The cmdline.txt files differ between Pi 3 and Pi 4, and between upstream and downstream kernels, because the serial port names differ:

mkdir -p $TMP_BOOT/upstream
cat > "$TMP_BOOT/upstream/cmdline_rpi4.txt" < "$TMP_BOOT/upstream/cmdline_rpi3.txt" < "$TMP_BOOT/cmdline_rpi4.txt" < "$TMP_BOOT/cmdline_rpi3.txt" <

Note the differences: upstream uses ttyS1 while downstream uses serial0. Also, the Pi 4 with upstream kernel uses mmcblk1p2 while others use mmcblk0p2.

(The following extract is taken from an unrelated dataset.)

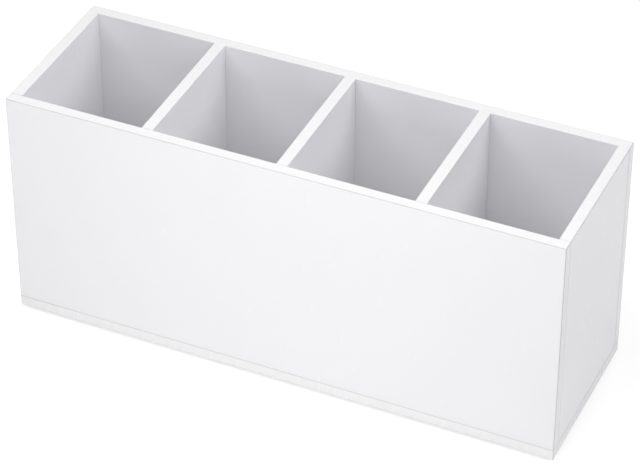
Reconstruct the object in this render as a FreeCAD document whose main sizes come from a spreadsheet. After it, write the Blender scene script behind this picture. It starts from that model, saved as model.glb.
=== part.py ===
# Pen holder: a long open box with four equal compartments in a row.
#
# Every wall is cut from flat white acrylic sheet and butt bonded to its neighbours with solvent
# cement. The base plate has the full outline. The front and back panels stand on it and run its
# whole length, the two end panels and the dividers stand between them, and all rims are level.
# Edges that stay open to the air are rounded before the box is put together, and bonded edges
# are left square, so that their joints close up to a hairline. Four clear silicone feet are
# stuck under the base plate, in from its corners.
#
# Millimetres. +X runs along the row of compartments, +Y from the front panel to the back panel,
# and +Z up. The origin lies on the desk, under the middle of the box.

import FreeCAD, Part
import os

import Sketcher

# Alias in the sheet, value, and what it is.
DRIVING_SIZES = [
    ("overall_length", 250, "outside of the box, along the row"),
    ("overall_depth", 79, "outside of the box, front to back"),
    ("box_height", 110, "underside of the base plate to the rim"),
    ("compartment_count", 4, "compartments in the row, all of one width"),
    ("base_thickness", 5, "sheet of the base plate"),
    ("wall_thickness", 5, "sheet of the front, back and end panels"),
    ("divider_thickness", 5, "sheet of the dividers"),
    ("edge_round", 0.3, "radius on the open edges of every panel"),
    ("foot_diameter", 10, "outside of a foot"),
    ("foot_height", 1.5, "desk to the underside of the base plate"),
    ("foot_inset", 12, "outside of the box to a foot's axis, both ways"),
    ("foot_round", 0.4, "radius round a foot's lower edge"),
]

# What follows from the driving sizes, as expressions on the sheet.
INSIDE_DEPTH = "(Sizes.overall_depth - 2 * Sizes.wall_thickness)"
WALL_HEIGHT = "(Sizes.box_height - Sizes.base_thickness)"
WALL_MIDDLE_Z = "(Sizes.foot_height + (Sizes.box_height + Sizes.base_thickness) / 2)"
BASE_MIDDLE_Z = "(Sizes.foot_height + Sizes.base_thickness / 2)"
LONG_PANEL_Y = "((Sizes.overall_depth - Sizes.wall_thickness) / 2)"
END_PANEL_X = "((Sizes.overall_length - Sizes.wall_thickness) / 2)"
DIVIDER_COUNT = "(Sizes.compartment_count - 1)"
INSIDE_LENGTH = "(Sizes.overall_length - 2 * Sizes.wall_thickness)"
COMPARTMENT_WIDTH = (
    f"(({INSIDE_LENGTH} - {DIVIDER_COUNT} * Sizes.divider_thickness) / Sizes.compartment_count)"
)
FOOT_X = "(Sizes.overall_length / 2 - Sizes.foot_inset)"
FOOT_Y = "(Sizes.overall_depth / 2 - Sizes.foot_inset)"

# A panel's edge is named by the way from the panel's middle to the middle of the edge.
LONG_RIM_EDGES = {(0, -1, 1), (0, 1, 1)}
CROSS_RIM_EDGES = {(-1, 0, 1), (1, 0, 1)}
UNDERSIDE_EDGES = {(0, -1, -1), (0, 1, -1), (-1, 0, -1), (1, 0, -1)}
CORNER_EDGES = {(-1, -1, 0), (1, -1, 0), (-1, 1, 0), (1, 1, 0)}

doc = FreeCAD.newDocument("pen_holder")


def make_size_sheet():
    """The driving sizes, one to a row: what it is, and the value under its alias."""
    sheet = doc.addObject("Spreadsheet::Sheet", "Sizes")
    for row, (alias, value, meaning) in enumerate(DRIVING_SIZES, start=1):
        sheet.set(f"A{row}", meaning)
        sheet.set(f"B{row}", str(value))
        sheet.setAlias(f"B{row}", alias)
    doc.recompute()
    return sheet


def make_body(label, centre):
    """A body whose own origin lies at the three expressions in centre."""
    body = doc.addObject("PartDesign::Body", label)
    body.Label = label
    for axis, expression in zip("xyz", centre):
        body.setExpression(f"Placement.Base.{axis}", expression)
    return body


def sketch_on_plane(body, role):
    """An empty sketch on one of the body's own origin planes."""
    sketch = body.newObject("Sketcher::SketchObject", f"{body.Label}_outline")
    plane = next(o for o in body.Origin.OriginFeatures if o.Role == role)
    sketch.AttachmentSupport = [(plane, "")]
    sketch.MapMode = "FlatFace"
    return sketch


def bind_length(sketch, name, expression, kind, *points):
    """Adds a driving length to the sketch and ties it to the sheet."""
    start_value = 10
    constraint = Sketcher.Constraint(kind, *points, start_value)
    sketch.renameConstraint(sketch.addConstraint(constraint), name)
    sketch.setExpression(f"Constraints.{name}", expression)


def draw_centred_rectangle(sketch, across, up):
    """A rectangle about the sketch's origin, with its two lengths tied to the sheet."""
    corners = [FreeCAD.Vector(x, y) for x, y in ((-5, -5), (5, -5), (5, 5), (-5, 5))]
    bottom, right, top, left = range(4)
    start, end = 1, 2
    origin = (-1, 1)
    sketch.addGeometry([Part.LineSegment(corners[n - 1], corners[n]) for n in (1, 2, 3, 0)], False)
    for side in (bottom, right, top, left):
        sketch.addConstraint(Sketcher.Constraint("Coincident", side, end, (side + 1) % 4, start))
    for side in (bottom, top):
        sketch.addConstraint(Sketcher.Constraint("Horizontal", side))
    for side in (right, left):
        sketch.addConstraint(Sketcher.Constraint("Vertical", side))
    sketch.addConstraint(Sketcher.Constraint("Symmetric", bottom, start, right, end, *origin))
    bind_length(sketch, "across", across, "DistanceX", bottom, start, bottom, end)
    bind_length(sketch, "up", up, "DistanceY", right, start, right, end)


def way_to(edge):
    """The signs of the way from the panel's middle to the middle of one of its straight edges."""
    return tuple((distance > 0.01) - (distance < -0.01) for distance in edge.CenterOfMass)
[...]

`Installing Firmware and Kernels`

wget -O firmware.tar.xz https://github.com/raspberrypi/firmware/releases/download/1.20250915/raspi-firmware_1.20250915.orig.tar.xz
tar -xf firmware.tar.xz --strip-components=2 -C $TMP_BOOT
rm firmware.tar.xz
cp /build/linux-upstream/arch/arm64/boot/Image $TMP_BOOT/upstream/kernel8.img
cp /build/linux-downstream/arch/arm64/boot/Image $TMP_BOOT/kernel8.img

`Installing Device Trees`

cp /build/linux-upstream/arch/arm64/boot/dts/broadcom/bcm2837-rpi-3-b.dtb $TMP_BOOT/upstream/
cp /build/linux-upstream/arch/arm64/boot/dts/broadcom/bcm2711-rpi-4-b.dtb $TMP_BOOT/upstream/
cp /build/linux-downstream/arch/arm64/boot/dts/broadcom/bcm2710-rpi-3-b.dtb $TMP_BOOT/
cp /build/linux-downstream/arch/arm64/boot/dts/broadcom/bcm2711-rpi-4-b.dtb $TMP_BOOT/

`Populating the Root Filesystem`

cp -ra /build/rootfs/. $TMP_ROOT

`Cleanup and Unmounting`

umount $TMP_ROOT
umount $TMP_BOOT
kpartx -dv $LOOP_DEVICE
losetup -d $LOOP_DEVICE

`Writing to SD Card`

dd if=robinson-linux.img of=/dev/mmcblk0 bs=10M status=progress
sync

`UART Usage`

UART (Universal Asynchronous Receiver-Transmitter) is essential for embedded development. It's your window into the system when there's no display, no network, and no SSH. Connect a USB-to-UART adapter to the Raspberry Pi's GPIO pins and use a terminal emulator:

sudo picocom -b 115200 /dev/ttyUSB0

Kernel Debugging via UART
The earlycon parameter in the kernel command line enables early console output — messages appear even before the kernel's normal console driver is initialized. This is critical for debugging boot failures.
Bootloader Debug Information
You can enable UART output from the bootloader itself by modifying bootcode.bin:
sed -i -e "s/BOOT_UART=0/BOOT_UART=1/" bootcode.bin
This lets you see what the bootloader is doing before the kernel even starts.
Running Robinson Linux on Raspberry Pi
After writing the image to an SD card and connecting UART, you should see the welcome message:
Welcome to ArtyomSoft Robinson Linux for Raspberry Pi
TTY: ttyS1
Time: Thu Jan  1 00:00:05 UTC 1970
Kernel version: 6.12.56
Conclusions
We've built a complete, minimal Linux system from scratch for the Raspberry Pi. The key takeaways are:
Understanding BSP components is essential for embedded Linux development
The tinyconfig approach lets you build the smallest possible kernel and add only what you need
Cross-compilation requires proper toolchain setup but follows predictable patterns
Device trees replace ACPI/BIOS on embedded platforms
UART is your best friend when bringing up a new embedded system
Once you understand these principles, porting Linux to any single-board computer follows the same general pattern: find or create the BSP, configure the kernel for the target hardware, build a minimal root filesystem, and debug via UART.
The complete build automation scripts are available on GitHub at robinson-linux.